## DIRECTIVE:
Scan the data below and pick out the lines containing the word "manifold".

## RECORDS PROVIDED:
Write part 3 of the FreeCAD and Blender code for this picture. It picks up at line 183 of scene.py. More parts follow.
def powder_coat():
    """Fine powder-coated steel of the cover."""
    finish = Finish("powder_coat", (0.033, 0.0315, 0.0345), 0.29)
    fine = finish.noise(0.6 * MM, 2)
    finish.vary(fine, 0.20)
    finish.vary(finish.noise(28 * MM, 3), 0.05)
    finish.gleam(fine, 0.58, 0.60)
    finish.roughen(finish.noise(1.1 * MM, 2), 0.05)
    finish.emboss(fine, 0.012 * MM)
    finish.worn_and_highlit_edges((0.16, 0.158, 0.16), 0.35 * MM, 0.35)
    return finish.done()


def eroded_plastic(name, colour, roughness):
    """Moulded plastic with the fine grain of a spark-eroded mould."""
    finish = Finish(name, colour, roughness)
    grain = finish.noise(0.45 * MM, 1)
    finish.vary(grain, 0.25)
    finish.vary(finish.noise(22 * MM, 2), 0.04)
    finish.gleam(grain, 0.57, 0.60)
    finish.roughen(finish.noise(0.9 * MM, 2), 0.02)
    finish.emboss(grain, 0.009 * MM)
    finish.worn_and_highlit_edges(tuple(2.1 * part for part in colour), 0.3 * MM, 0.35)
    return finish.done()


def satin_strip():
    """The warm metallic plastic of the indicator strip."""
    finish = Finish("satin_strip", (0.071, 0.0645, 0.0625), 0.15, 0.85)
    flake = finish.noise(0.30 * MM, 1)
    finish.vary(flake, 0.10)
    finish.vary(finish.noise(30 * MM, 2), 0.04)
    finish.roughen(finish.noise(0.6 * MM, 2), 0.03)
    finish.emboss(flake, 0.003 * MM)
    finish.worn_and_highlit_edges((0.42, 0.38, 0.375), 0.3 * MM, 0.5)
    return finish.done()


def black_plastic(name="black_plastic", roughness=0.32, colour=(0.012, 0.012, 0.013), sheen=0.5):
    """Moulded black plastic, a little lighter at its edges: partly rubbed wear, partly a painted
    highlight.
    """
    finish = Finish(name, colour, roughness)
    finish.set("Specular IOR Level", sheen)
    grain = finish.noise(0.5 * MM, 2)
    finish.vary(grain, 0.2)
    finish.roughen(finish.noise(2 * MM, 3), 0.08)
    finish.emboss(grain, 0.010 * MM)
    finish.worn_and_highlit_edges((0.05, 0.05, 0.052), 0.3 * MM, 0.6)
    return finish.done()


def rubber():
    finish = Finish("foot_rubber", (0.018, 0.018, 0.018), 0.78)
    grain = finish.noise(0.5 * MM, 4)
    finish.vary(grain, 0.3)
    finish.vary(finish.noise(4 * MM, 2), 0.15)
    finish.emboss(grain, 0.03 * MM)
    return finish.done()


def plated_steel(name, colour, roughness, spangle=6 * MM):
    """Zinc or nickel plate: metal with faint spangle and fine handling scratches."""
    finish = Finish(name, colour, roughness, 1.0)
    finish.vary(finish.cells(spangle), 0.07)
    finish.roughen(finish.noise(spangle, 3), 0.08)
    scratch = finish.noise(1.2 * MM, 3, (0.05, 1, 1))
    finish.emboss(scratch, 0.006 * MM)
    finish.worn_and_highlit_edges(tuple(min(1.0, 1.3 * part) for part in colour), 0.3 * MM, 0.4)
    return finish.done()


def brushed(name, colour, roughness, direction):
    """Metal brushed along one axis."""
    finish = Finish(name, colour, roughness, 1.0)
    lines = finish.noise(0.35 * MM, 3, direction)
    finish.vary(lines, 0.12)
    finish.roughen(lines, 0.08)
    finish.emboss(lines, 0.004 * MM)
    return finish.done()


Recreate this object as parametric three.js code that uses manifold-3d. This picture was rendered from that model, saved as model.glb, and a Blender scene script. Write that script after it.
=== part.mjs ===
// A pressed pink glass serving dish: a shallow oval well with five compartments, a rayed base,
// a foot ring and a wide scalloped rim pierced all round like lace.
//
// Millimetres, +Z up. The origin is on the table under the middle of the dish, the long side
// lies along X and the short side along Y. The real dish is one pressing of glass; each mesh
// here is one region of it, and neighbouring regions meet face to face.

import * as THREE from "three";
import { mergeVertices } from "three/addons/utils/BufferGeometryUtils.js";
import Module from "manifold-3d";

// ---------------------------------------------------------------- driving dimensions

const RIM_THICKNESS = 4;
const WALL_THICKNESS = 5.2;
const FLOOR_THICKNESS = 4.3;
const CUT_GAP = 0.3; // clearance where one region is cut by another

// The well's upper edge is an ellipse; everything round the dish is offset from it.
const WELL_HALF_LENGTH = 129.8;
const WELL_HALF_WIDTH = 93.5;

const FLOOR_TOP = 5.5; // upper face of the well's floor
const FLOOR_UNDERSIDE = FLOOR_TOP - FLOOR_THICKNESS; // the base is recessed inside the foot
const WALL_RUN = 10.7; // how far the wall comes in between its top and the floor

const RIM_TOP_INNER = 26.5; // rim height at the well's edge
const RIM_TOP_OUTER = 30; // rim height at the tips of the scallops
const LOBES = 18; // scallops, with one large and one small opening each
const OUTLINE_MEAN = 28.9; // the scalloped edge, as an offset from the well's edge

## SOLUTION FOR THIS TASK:
Recreate this object as parametric three.js code that uses manifold-3d. This picture was rendered from that model, saved as model.glb, and a Blender scene script. Write that script after it.
import Module from "manifold-3d";